Section 6 -- Signature. Your full legal name as an electronic signature, plus the date.

The structure is straightforward. The challenge is that sections 4 and 5 require exact statutory language that most sellers have never seen before -- and one wrong word makes the whole notice legally defective. That's the core problem the Etsy IP Defense Kit solves: all six sections, with the correct language already written, ready to fill in your specifics and submit.

Tips for Making Your Notice More Effective

Be Specific About What Was Copied

Vague descriptions get notices rejected. Instead of "my photos were stolen," your notice needs to name the specific images by number, reference the URL where your originals appear, and identify which images in the infringing listing correspond to each of yours.

The more specific you are, the harder it is for Etsy's team to claim uncertainty about what's actually being alleged.

Provide Evidence of Your Ownership Date

While not legally required, attaching documentation that your work predates the infringing listing makes your notice much harder to dispute:

  • A link to your original listing showing its creation date
  • A link to a social media post featuring your work with an earlier date
  • Your copyright registration number if you have one

Include Multiple Listings If Applicable

If the same seller has copied multiple listings of yours, include all of them in a single notice. List each URL and corresponding infringing elements separately in Section III.

Don't Include Threats or Emotional Language

Your notice is a legal document. Keep it formal and factual. Threatening to "destroy" the seller or emotional pleas about your hard work won't strengthen your notice and may actually undermine it.

Filing Your Notice Through Etsy's Portal

Don't email this to a general Etsy address. Go directly to etsy.com/legal/ip/report and select "Copyright Infringement." Etsy's form will walk you through submitting each element. You can paste the language from the template above into the appropriate fields.

After submission, you'll receive a case number by email. Keep it - you'll need it if you need to follow up.

What Happens After You File

If your notice is complete and valid:

  • Etsy notifies the infringing seller that a DMCA notice has been filed
  • The listing is typically removed within 24–72 hours
  • The seller can file a counter-notice if they believe the removal was in error
  • If a counter-notice is filed, you have 10–14 business days to file a lawsuit or the listing is restored

For guidance on what to do if the seller fights back, see our article on how to fight back against Etsy IP theft.

When One Template Isn't Enough

The DMCA Notice is just one of several tools available to you. Depending on your situation, you may also need a Cease & Desist letter to the seller, a counter-notice if someone files against you falsely, or an escalation letter for platforms that don't respond.

The template structure in this guide is recognized by every DMCA-compliant platform and hosting provider, not just Etsy.
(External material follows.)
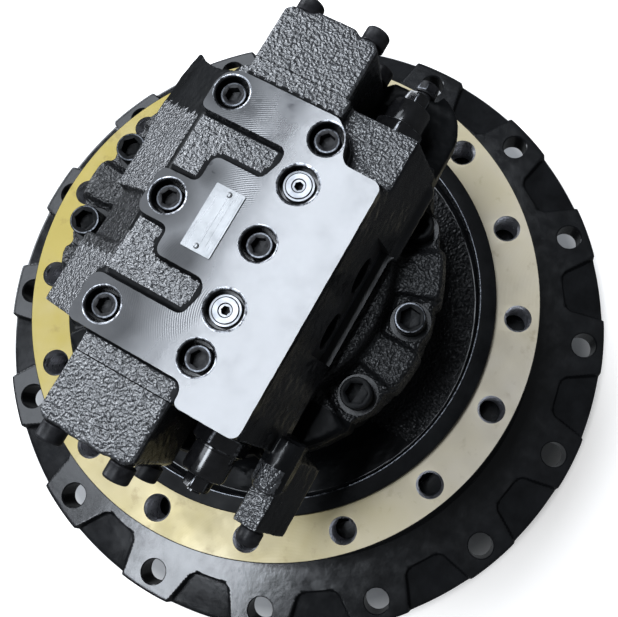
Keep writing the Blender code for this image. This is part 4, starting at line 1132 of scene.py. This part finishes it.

The six required elements under 17 U.S.C. Section 512 apply identically whether you are filing against a marketplace listing on Amazon or Temu, a post on a social platform, or content hosted on a standalone website. The sworn statement language does not change based on where you are filing. You fill in the platform-specific details and the infringing URLs, but the legal structure and required declarations are identical across all of these situations.

The Etsy IP Defense Kit (sellerdefensekit.com) includes 5 ready-to-file templates - DMCA Notice, Cease & Desist, Counter-Notice, Platform Escalation Letter, and Repeat Infringer Warning - all pre-loaded with the exact legal language required. $27 one-time, instant download.

Also read: How to File a DMCA on Etsy and How to Report Copyright Infringement on Etsy.

Key Takeaways
  • All 6 elements are legally required - missing any one means Etsy can reject the notice
  • Both sworn statements (good faith AND accuracy) must be included separately
  • Be specific: name the exact files, images, and URLs involved
  • Submit via etsy.com/legal/ip/report, not a general Help ticket
  • Keep your case number - you will need it for follow-up

The legal requirements for DMCA notices come from 17 U.S.C. Section 512. Read Etsy's IP policy at etsy.com/legal/intellectual-property. For ready-to-file templates with the correct statutory language, visit the Etsy IP Defense Kit homepage.

Frequently Asked Questions

What are the 6 required elements of a DMCA notice?

A valid DMCA notice under U.S. law requires: (1) your contact information including a physical address, (2) identification of the copyrighted work you own, (3) the location of the infringing material including the exact URL, (4) a good faith belief statement using statutory language, (5) an accuracy and authority statement under penalty of perjury using statutory language, and (6) your physical or electronic signature. All six are required. Missing any single element allows the platform to reject the notice.

Why does Etsy reject DMCA notices?

The most common reasons Etsy rejects DMCA notices are: missing the good faith belief statement, missing the accuracy and authority sworn statement, vague identification of the original work, missing physical address, using the wrong reporting channel (general Help tickets instead of the IP portal at etsy.com/legal/ip/report), and selecting the wrong infringement type. The sworn statements in items four and five must track the exact language of 17 U.S.C. Section 512 -- paraphrasing them creates a defective notice.

Can I file a DMCA notice for free on Etsy?

Yes. Filing a DMCA notice through Etsy's IP reporting portal is free. You do not need a lawyer and Etsy does not charge a fee. However, drafting a legally complete notice from scratch requires knowing the exact statutory language required under 17 U.S.C. Section 512. Many sellers use pre-written templates to ensure all required elements are correct before submitting.

What is the difference between a DMCA notice and a cease and desist letter?

A DMCA notice is filed with the platform (Etsy, Amazon, etc.) and requests the platform to remove the infringing content. A cease and desist letter is sent directly to the infringing seller and demands they stop the infringing activity. Both can be used together. The DMCA notice targets the listing. The cease and desist letter targets the seller directly and creates a paper trail establishing willful infringement, which matters if you ever need to escalate to legal action.